Afterwards, I transferred to Evergreen State College. I
packed up my things and moved into the dorms, eager to re-invent myself and my
idea of myself. I dreamed of all the people I’ll meet and the fun adventures I
would encounter in Olympia. Instead, I did the diligent student thing and read
all my books, wrote the best essays, and burned out with an unhappiness I
couldn’t shake.
So I left school, a decision I made while watching Ratatouille in the theater. At the time,
it was a decision that I made that my soul truly wanted, and besides I didn’t
know any of my next steps. I went into college the first time, fully thinking,
I was going to be a college professor and be a writer on the side. I tend to follow
intuitive nudges and one time in class, when people were talking about their
future goals, I had a petit mal seizure of panic and anxiety. I realized I
wasn’t cut out for the professor’s life. For one thing, I’m too rebellious and
I’m terrible at taking constructive criticism. Another, I’m not good at delayed
gratification—working towards something in the long term, bores and terrifies
me.
Graduate school, the words loom over
me like an angry rain cloud. It’s only fitting that I reach for this familiar
book again at the end of the year and the beginning of the new one. I’ve read
this book a few times in the past, hoping to find answers in between the pages.

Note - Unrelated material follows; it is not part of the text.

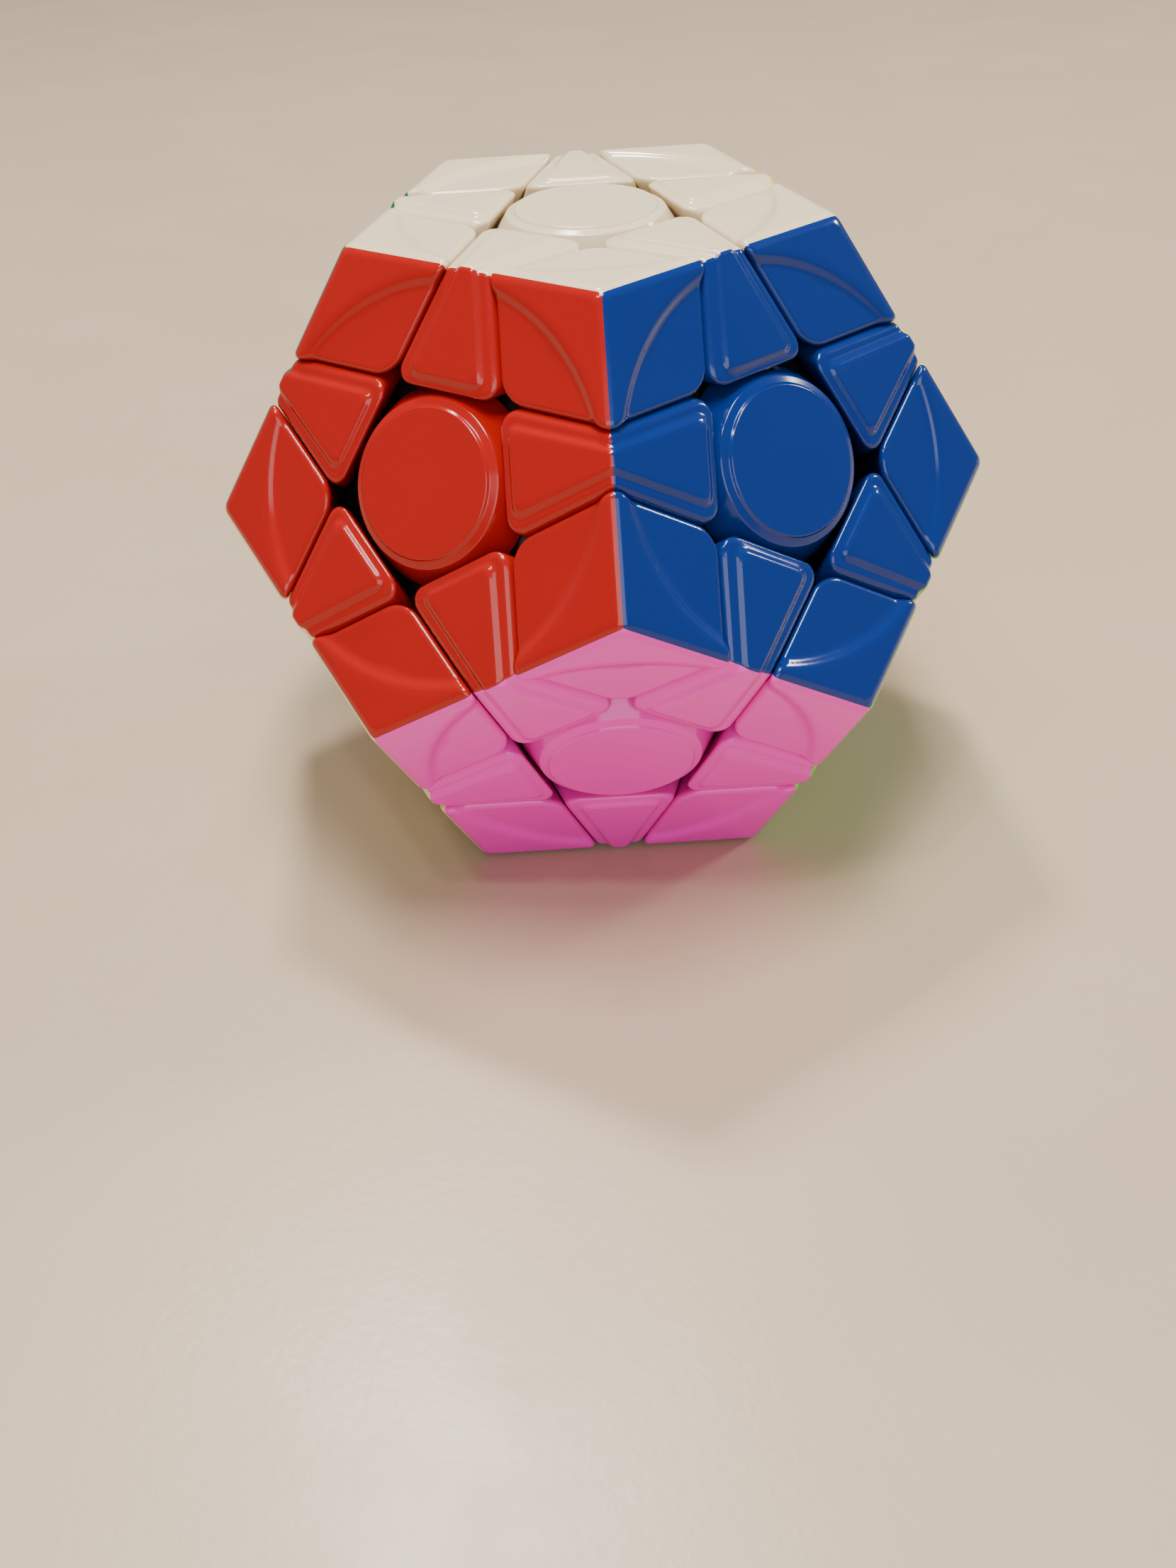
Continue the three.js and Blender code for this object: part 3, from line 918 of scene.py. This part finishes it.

I find Ann’s depression and her lack of guidance in her life, and Sue’s
grievance over the last few chapters of her life and her sense of unfulfilled
destiny—a balm, and an assurance that life will find its way to keep me whole.
If these women found a way unscathed (and published a book out of it), maybe I
can too.
In
November, I finished my coursework from my one (and eventual final) semester at
WSU. I finished classes (very) early and made it to the President’s List. And
here it is again, that feeling of loss, like I missed out on something but I
have no way of knowing what.
I was born on the
feast of the Virgin Mary, most Catholics greet this day with pride and joy,
like a second Christmas. It’s my destiny
to be associated with the Madonna, the way I always found a rapport with Athena
as soon as I learned about her. I was always the girl who did things just like
the boys did, who always stood up to authority.
When the other girls
were thinking of dating and relationships, I was hiding in the library and
dreaming big dreams—most often on my own, without the thought of a romantic
partner on my side. So much so that I eschew human companionship to stay
another hour on the job, bury my soul into another book, and write just one
more essay due (in two weeks). I wear Athena’s personality and characteristics
around me like a shield, while letting the other Goddess walk away in boredom—not
giving them a chance to live through me, flesh and bone.
And so, that wanting, the desire to
live out an unfulfilled destiny—I wish I knew mine was so I can make a wish on
New Year’s for it to come true. What is my unlived destiny? I’ve been published
here and there, won awards, won money for my scholarship essays. As of this
writing, I’ve been in the food industry for 10 years, and finally, finally,
I’ve found a company who is willing to invest in my skill and talent and whatever
unfound potential I might still have.
I feel that constant
push and pull in my heart. “Your heart should want it,” Sue once told her
daughter, Ann. But what it is that I want—a writer’s life or a business life?
Whatever it is, my heart, my heart that’s been betrayed by life, is afraid and
fearful to reveal its own wants and needs. How do I find out what I want when
everyone around me is pushing their own agenda?
Trying to find the stillness in my own thoughts, and my own
heart is a tumultuous journey. More so than interviewing for a Mastodon STEM
company, or applying for scholarships; or just taking that great leap forward in
acquiring my college degree. For now, I need to find peace in myself that the
answers will come at the right time. No need to push and pull—when the universe
isn’t ready to give and I’m not quite ready to receive.